July 16, 2007

Net-a-porter's recipe for success

Summary : Net-a-porter's founder details the background story behind the success of the UK-based online retailer. Natalie Massenet tells how she created a business whose turnover was £21.3 million in 2006.

The impeccably groomed founder of Net-a-porter.com, Natalie Massenet, has a knack for making hyperbole sound like a reasonable business proposition.

"A global, excitement-driving phenomenon," is how she describes fashion. What can she mean? Well, specifically, the hunger for a particular shortlist of "must-have" designer goods that she observed emerging in the late 90s.
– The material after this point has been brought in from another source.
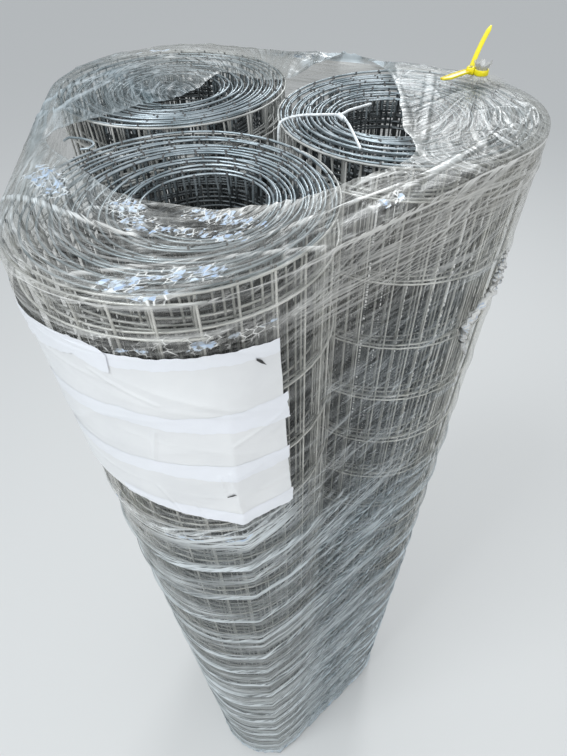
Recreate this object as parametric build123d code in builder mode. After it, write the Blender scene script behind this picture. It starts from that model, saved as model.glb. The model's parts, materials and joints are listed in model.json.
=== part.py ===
"""Three rolls of galvanised welded wire fencing, stood on end and wrapped as one pack.

Millimetres, +Z up. The origin is on the floor, under the middle of the three rolls' outline.
The label faces -Y.
"""

import os
from math import cos, radians, sin

from build123d import *

os.makedirs("parts", exist_ok=True)

# A roll of mesh
roll_length = 1500.0
roll_diameter = 230.0
bore_diameter = 80.0
turns = 17
turn_gap = 1.4
turn_gap_depth = 5.0

# The line wires of a roll's outermost turn, which stand out from its side as rings
mesh_wire = 1.8
line_count = 20
edge_cell = 27.0
end_band = 6.0

# How the three rolls stand
roll_gap = 0.5
pack_angle = 68.0
front_core_shift = 20.0
back_core_shift = 3.0
side_core_shift = -18.0

# Stretch film
film_wall = 0.8
film_clearance = 0.3
film_lip = 45.0
film_floor_gap = 2.0

# Neck of gathered film on the side roll's rim, and the cable tie round it
neck_diameter = 10.0
neck_height = 22.0
neck_angle = 36.0
neck_inset = 20.0
tie_clearance = 0.3
tie_band = 1.3
tie_width = 4.6
tie_lift = 7.0
tie_head_angle = 150.0
tie_head_length = 7.0
tie_head_width = 8.0
tie_head_height = 6.0
tie_tail_length = 58.0
tie_tail_slope = 25.0
tie_tag_length = 36.0
tie_tag_width = 7.0
tie_tag_angle = 214.0

# Paper label on the front roll
label_arc = 118.0
label_angle = 249.0
label_height = 204.0
label_drop = 40.0
label_cut_rise = 60.0
label_cut_arc = 95.0
label_thickness = 0.5
label_clearance = 0.3

# Wire that ties the side roll
wire_diameter = 2.2
wire_clearance = 0.3
wire_angle = 197.0
wire_outer_leg = 70.0
wire_core_inset = 3.0
wire_bend = 6.0

roll_radius = roll_diameter / 2
bore_radius = bore_diameter / 2
film_outside = film_clearance + film_wall


def polar(radius, angle):
    """A point at radius from the origin, at an angle in degrees from +X."""
    return (radius * cos(radians(angle)), radius * sin(radians(angle)))


def roll_centres():
    """Centres of three rolls in a triangle, with their outline's middle on the origin."""
    ring_radius = (roll_diameter + roll_gap) / 3**0.5
    ring = [polar(ring_radius, pack_angle + turn) for turn in (180, 60, -60)]
    xs, ys = zip(*ring)
    middle_x = (min(xs) + max(xs)) / 2
    middle_y = (min(ys) + max(ys)) / 2
    return [(x - middle_x, y - middle_y) for x, y in ring]


centres = roll_centres()
front, back, side = centres


def finish(part, name):
    """Name a finished piece and write it out."""
    part.label = name
    export_step(part, f"parts/{name}.step")
    box = part.bounding_box()
    print(name, round(part.volume / 1000, 1), "cm3, z", round(box.min.Z, 1), "to", round(box.max.Z, 1))


def side_grooves():
    """The lowest and highest height of each groove between two line wires on a roll's side."""
    lowest = end_band + edge_cell
    pitch = (roll_length - edge_cell - lowest) / (line_count - 1)
    wires = [lowest + number * pitch for number in range(line_count)]
    lows = [end_band] + [height + mesh_wire / 2 for height in wires]
    highs = [height - mesh_wire / 2 for height in wires] + [roll_length - end_band]
    return zip(lows, highs)


def make_roll(name, centre, core_shift):
    """A roll with its bore off centre by core_shift, its turns on both ends and line wires on its side."""
    core_x = centre[0] + core_shift
    groove_depth = 2 * mesh_wire
    with BuildPart() as roll:
        with BuildSketch():
            with Locations(centre):
                Circle(roll_radius)
            with Locations((core_x, centre[1])):
                Circle(bore_radius, mode=Mode.SUBTRACT)
        extrude(amount=roll_length)
        with BuildSketch() as gaps:
            for turn in range(turns - 1, 0, -1):
                share = turn / turns
                radius = bore_radius + share * (roll_radius - bore_radius)
                with Locations((core_x - share * core_shift, centre[1])):
                    Circle(radius + turn_gap / 2)
                    Circle(radius - turn_gap / 2, mode=Mode.SUBTRACT)
        extrude(amount=turn_gap_depth, mode=Mode.SUBTRACT)
        with BuildSketch(Plane.XY.offset(roll_length)):
            add(gaps.sketch)
        extrude(amount=-turn_gap_depth, mode=Mode.SUBTRACT)
        with BuildSketch(Plane.XZ.offset(-centre[1])):
            for low, high in side_grooves():
                with Locations((centre[0] + roll_radius, (low + high) / 2)):
                    Rectangle(2 * groove_depth, high - low)
        revolve(axis=Axis((*centre, 0), (0, 0, 1)), mode=Mode.SUBTRACT)
    finish(roll.part, name)


def wrap_outline(height, reach):
    """The outline of a tight wrap round three circles of radius reach, at a height."""
    with BuildSketch(Plane.XY.offset(height)) as outline:
        with Locations(*centres):
            Circle(reach)
        make_hull(outline.edges())
    return outline.sketch


def make_film():
    """The film: a sleeve round all three rolls, a lip over their ends and a gathered neck."""
    lip_top = roll_length + film_outside
    lip_under = roll_length + film_clearance
    with BuildPart() as film:
        add(wrap_outline(film_floor_gap, roll_radius + film_outside))
        extrude(amount=lip_top - film_floor_gap)
        add(wrap_outline(film_floor_gap, roll_radius + film_clearance))
        extrude(amount=lip_under - film_floor_gap, mode=Mode.SUBTRACT)
        add(wrap_outline(lip_under, roll_radius - film_lip))
        extrude(amount=film_wall, mode=Mode.SUBTRACT)
        with BuildSketch(Plane.XY.offset(lip_under)):
            with Locations(neck_centre):
                Circle(neck_diameter / 2)
        extrude(amount=film_wall + neck_height)
    finish(film.part, "stretch_film")


def make_cable_tie():
    """A cable tie: a closed band round the neck of film, its head with a flat tag, and its free tail."""
    band_inside = neck_diameter / 2 + tie_clearance
    band_outside = band_inside + tie_band
    band_bottom = roll_length + film_outside + tie_lift
    head_reach = band_outside + tie_head_length
    out = Vector(*polar(1, tie_head_angle))
    along = Vector(*polar(1, tie_head_angle - 90))
    rise = polar(1, tie_tail_slope)
    tail_run = along * rise[0] + Vector(0, 0, rise[1])
    middle = Vector(*neck_centre, band_bottom + tie_width / 2)
    with BuildPart() as tie:
        with BuildSketch(Plane.XY.offset(band_bottom)):
            with Locations(neck_centre):
                Circle(band_outside)
        extrude(amount=tie_width)
        head_plane = Plane(origin=middle, x_dir=out, z_dir=(0, 0, 1))
        with BuildSketch(head_plane.offset(-tie_head_height / 2)):
            with Locations(((band_inside + head_reach) / 2, 0)):
                Rectangle(head_reach - band_inside, tie_head_width)
        extrude(amount=tie_head_height)
        head_middle = middle + out * (head_reach - tie_head_length / 2)
        with BuildSketch(Plane(origin=head_middle, x_dir=out, z_dir=tail_run)):
            Rectangle(tie_width, tie_band)
        extrude(amount=tie_tail_length)
        tag_run = Vector(*polar(1, tie_tag_angle))
        tag_side = tie_tag_width / 2
        tag_plane = Plane(origin=head_middle, x_dir=tag_run, z_dir=(0, 0, 1))
        with BuildSketch(tag_plane.offset(-tie_band / 2)):
            with BuildLine():
                tag_tip = (tie_tag_length, -tag_side)
                tag_corner = (tie_tag_length - tie_tag_width, tag_side)
                Polyline((0, tag_side), tag_corner, tag_tip, (0, -tag_side), close=True)
            make_face()
        extrude(amount=tie_band)
        with BuildSketch(Plane.XY.offset(band_bottom - tie_head_height)):
            with Locations(neck_centre):
                Circle(band_inside)
        extrude(amount=tie_width + 2 * tie_head_height, mode=Mode.SUBTRACT)
    finish(tie.part, "cable_tie")


def make_label():
    """The paper label: a sheet bent round the front roll, its lower edge cut up to the left."""
    inside = roll_radius + film_outside + label_clearance
    outside = inside + label_thickness
    top = roll_length - label_drop
    bottom = top - label_height
    left_angle = label_angle - label_arc / 2
    cut_start = front[0] + polar(inside, left_angle + label_cut_arc)[0]
    cut_end = front[0] - outside
    outward = (*polar(1, left_angle), 0)
    across = (*polar(1, left_angle - 90), 0)
    with BuildPart() as label:
        with BuildSketch(Plane(origin=(*front, 0), x_dir=outward, z_dir=across)):
            with Locations(((inside + outside) / 2, (top + bottom) / 2)):
                Rectangle(label_thickness, label_height)
        revolve(axis=Axis((*front, 0), (0, 0, 1)), revolution_arc=label_arc)
        with BuildSketch(Plane.XZ.offset(-front[1])):
            with BuildLine():
                cut_top = (cut_end, bottom + label_cut_rise)
                Polyline((cut_start, bottom), cut_top, (cut_end, bottom), close=True)
            make_face()
        extrude(amount=outside, mode=Mode.SUBTRACT)
    finish(label.part, "paper_label")


def make_tie_wire():
    """A wire hooked over the side roll's turns, from the outside to the edge of the bore."""
    radius = wire_diameter / 2
    along, across = polar(1, wire_angle)
    bore_edge = side_core_shift * along + (bore_radius**2 - (side_core_shift * across) ** 2) ** 0.5
    outer = roll_radius + radius + wire_clearance
    inner = bore_edge + wire_core_inset
    inner_end = roll_length + wire_clearance
    over = inner_end + wire_bend + radius
    upright = Plane(origin=(*side, 0), x_dir=(along, across, 0), z_dir=(across, -along, 0))
    with BuildPart() as wire:
        with BuildLine(upright) as route:
            FilletPolyline(
                (outer, roll_length - wire_outer_leg),
                (outer, over),
                (inner, over),
                (inner, inner_end),
                radius=wire_bend,
            )
        with BuildSketch(Plane(origin=route.line @ 0, z_dir=route.line % 0)):
            Circle(radius)
        sweep()
    finish(wire.part, "tie_wire")


neck_reach = roll_radius - neck_inset
neck_offset = polar(neck_reach, neck_angle)
neck_centre = (side[0] + neck_offset[0], side[1] + neck_offset[1])

make_roll("roll_front", front, front_core_shift)
make_roll("roll_back", back, back_core_shift)
make_roll("roll_side", side, side_core_shift)
make_film()
make_cable_tie()
make_label()
make_tie_wire()
print("roll centres", [tuple(round(value, 2) for value in centre) for centre in centres])
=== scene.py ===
# %% [markdown]
# # A wrapped pack of wire fencing
# Three rolls of galvanised welded mesh stand on end with clear stretch film wound round them. The solids
# give each roll's place and size. Here every wire, fold of film and strip of tape is made as a mesh.

# %% Load the solids
import json
import math
from functools import partialmethod

import bpy
import numpy as np
from mathutils import Matrix, Vector


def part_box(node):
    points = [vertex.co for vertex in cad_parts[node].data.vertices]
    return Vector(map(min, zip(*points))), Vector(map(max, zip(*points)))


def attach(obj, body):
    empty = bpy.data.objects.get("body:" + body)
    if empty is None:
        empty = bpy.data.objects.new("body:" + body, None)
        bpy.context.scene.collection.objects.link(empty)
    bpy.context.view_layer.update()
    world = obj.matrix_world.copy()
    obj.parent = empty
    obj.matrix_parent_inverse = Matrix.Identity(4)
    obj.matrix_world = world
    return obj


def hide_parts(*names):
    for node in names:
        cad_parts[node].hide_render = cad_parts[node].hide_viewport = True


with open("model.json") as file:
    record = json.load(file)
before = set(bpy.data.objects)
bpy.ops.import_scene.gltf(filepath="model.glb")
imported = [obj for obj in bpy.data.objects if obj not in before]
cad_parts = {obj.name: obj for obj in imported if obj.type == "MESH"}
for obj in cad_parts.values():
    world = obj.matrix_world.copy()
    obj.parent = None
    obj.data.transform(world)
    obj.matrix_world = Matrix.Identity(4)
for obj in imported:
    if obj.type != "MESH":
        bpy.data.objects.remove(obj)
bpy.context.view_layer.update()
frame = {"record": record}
bores = {m["name"]: m for m in frame["record"]["mounts"] if m["kind"] == "bore"}

# %% [markdown]
# ## The camera
# The picture was taken with a wide lens, held just above the rolls and pitched down. So the top is huge
# and the foot is small. The lens is given by its focal length in pixels: how far from the middle of the
# picture a point shows up that lies 45 degrees off the line of sight.

# %% Place the camera
photo_width = 567
focal_pixels = 513.6
camera_place = Vector((-0.006, -0.4405, 1.666))
camera_pitch = math.radians(46.87)
camera_roll = math.radians(-1.64)


def placed(name, data):
    """A new object in the scene."""
    thing = bpy.data.objects.new(name, data)
    bpy.context.collection.objects.link(thing)
    return thing


camera_data = bpy.data.cameras.new("camera")
camera_data.sensor_fit = "HORIZONTAL"
camera_data.sensor_width = 36
camera_data.lens = focal_pixels / photo_width * camera_data.sensor_width
camera_data.clip_start = 0.01
camera = placed("camera", camera_data)
tilt = Matrix.Rotation(math.pi / 2 - camera_pitch, 4, "X") @ Matrix.Rotation(camera_roll, 4, "Z")
camera.matrix_world = Matrix.Translation(camera_place) @ tilt
scene = bpy.context.scene
scene.camera = camera
print("lens", round(camera_data.lens, 1), "mm, pitched down", round(math.degrees(camera_pitch), 1))

# %% [markdown]
# ## Finishes
# Every finish here is a node material that reads noises, so it looks right from near and far and needs no
# picture file. Node trees are long to write out, so there is a small workbench for them. On it, an amount
# is something that the finish works out at each point, and plain sums with amounts make the nodes.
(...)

"Chloe became the hottest thing, overnight, and it only had five boutiques," recalls Massenet, from Net-a-porter's sprawling top-floor office in Bayswater, west London.

"But you had to have the Chloe jeans. So, women everywhere in the world were calling the Paris store and throwing credit-card details at them in broken French."

It was this phenomenon that led her to devise an audacious plan to sell designer clothes to women everywhere over the internet.

Launched in 2000, the year that other web ventures, including the designer retailer boo.com, went bust, Net-a-porter is flourishing. In its first year, "a couple of thousand" shoppers bought on the site. Seven years on, it's 100,000 and rising. Turnover last year was £21.3 million ($54.7 million)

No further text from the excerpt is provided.